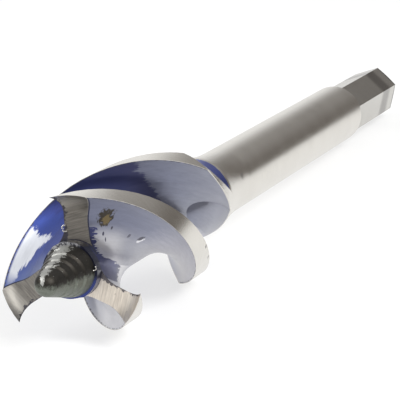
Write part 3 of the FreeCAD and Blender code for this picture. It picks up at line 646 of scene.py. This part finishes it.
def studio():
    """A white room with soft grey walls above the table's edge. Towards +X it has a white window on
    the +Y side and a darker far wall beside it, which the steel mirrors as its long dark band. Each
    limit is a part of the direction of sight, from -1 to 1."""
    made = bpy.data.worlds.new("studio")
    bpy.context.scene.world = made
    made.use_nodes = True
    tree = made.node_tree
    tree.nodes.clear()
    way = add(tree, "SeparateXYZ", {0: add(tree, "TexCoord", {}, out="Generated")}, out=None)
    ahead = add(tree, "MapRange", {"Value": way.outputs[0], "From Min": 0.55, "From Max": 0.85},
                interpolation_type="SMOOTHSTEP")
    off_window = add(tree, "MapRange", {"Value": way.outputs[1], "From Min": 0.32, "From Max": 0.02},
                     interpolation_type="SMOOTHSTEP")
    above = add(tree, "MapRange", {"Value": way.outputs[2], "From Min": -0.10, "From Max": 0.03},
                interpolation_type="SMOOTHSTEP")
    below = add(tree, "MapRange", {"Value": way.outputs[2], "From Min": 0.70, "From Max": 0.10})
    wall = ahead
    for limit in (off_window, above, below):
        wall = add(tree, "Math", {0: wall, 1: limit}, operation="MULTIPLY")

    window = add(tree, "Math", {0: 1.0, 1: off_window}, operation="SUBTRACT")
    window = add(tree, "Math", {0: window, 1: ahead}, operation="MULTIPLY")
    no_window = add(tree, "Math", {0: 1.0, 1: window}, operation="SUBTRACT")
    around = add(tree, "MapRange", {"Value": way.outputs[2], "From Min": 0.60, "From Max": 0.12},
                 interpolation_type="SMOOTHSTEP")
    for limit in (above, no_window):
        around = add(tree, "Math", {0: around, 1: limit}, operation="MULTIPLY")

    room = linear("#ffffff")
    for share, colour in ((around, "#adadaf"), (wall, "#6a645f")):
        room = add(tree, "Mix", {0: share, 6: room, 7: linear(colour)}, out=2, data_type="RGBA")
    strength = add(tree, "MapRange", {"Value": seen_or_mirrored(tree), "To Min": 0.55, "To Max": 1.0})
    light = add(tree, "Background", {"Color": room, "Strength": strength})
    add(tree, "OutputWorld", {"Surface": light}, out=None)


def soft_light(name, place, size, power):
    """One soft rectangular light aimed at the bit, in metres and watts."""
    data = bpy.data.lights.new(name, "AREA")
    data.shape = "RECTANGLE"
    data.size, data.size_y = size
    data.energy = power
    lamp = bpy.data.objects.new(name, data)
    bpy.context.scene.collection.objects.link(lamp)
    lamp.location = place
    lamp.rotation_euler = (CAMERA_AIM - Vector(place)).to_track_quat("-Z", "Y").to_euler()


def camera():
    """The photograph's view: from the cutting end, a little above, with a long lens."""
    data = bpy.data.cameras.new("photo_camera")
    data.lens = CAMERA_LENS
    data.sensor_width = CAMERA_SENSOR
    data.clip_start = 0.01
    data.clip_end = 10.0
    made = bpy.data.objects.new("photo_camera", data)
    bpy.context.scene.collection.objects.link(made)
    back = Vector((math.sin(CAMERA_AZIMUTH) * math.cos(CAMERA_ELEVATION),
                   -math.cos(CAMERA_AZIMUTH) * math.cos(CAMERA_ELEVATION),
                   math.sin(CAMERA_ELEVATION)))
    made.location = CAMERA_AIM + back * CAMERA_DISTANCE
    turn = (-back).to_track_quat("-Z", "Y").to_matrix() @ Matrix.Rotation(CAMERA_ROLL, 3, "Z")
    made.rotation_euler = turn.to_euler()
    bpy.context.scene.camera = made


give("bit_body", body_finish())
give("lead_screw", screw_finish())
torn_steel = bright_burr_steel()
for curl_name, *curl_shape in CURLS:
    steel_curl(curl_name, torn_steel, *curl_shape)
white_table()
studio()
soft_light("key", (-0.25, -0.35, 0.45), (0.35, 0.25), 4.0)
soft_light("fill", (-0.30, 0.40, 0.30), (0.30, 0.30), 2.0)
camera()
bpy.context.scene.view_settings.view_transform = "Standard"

### Stated exercise
Filter out every line that lacks the word "part", and copy the rest.

### Expected answer
Write part 3 of the FreeCAD and Blender code for this picture. It picks up at line 646 of scene.py. This part finishes it.
    limit is a part of the direction of sight, from -1 to 1."""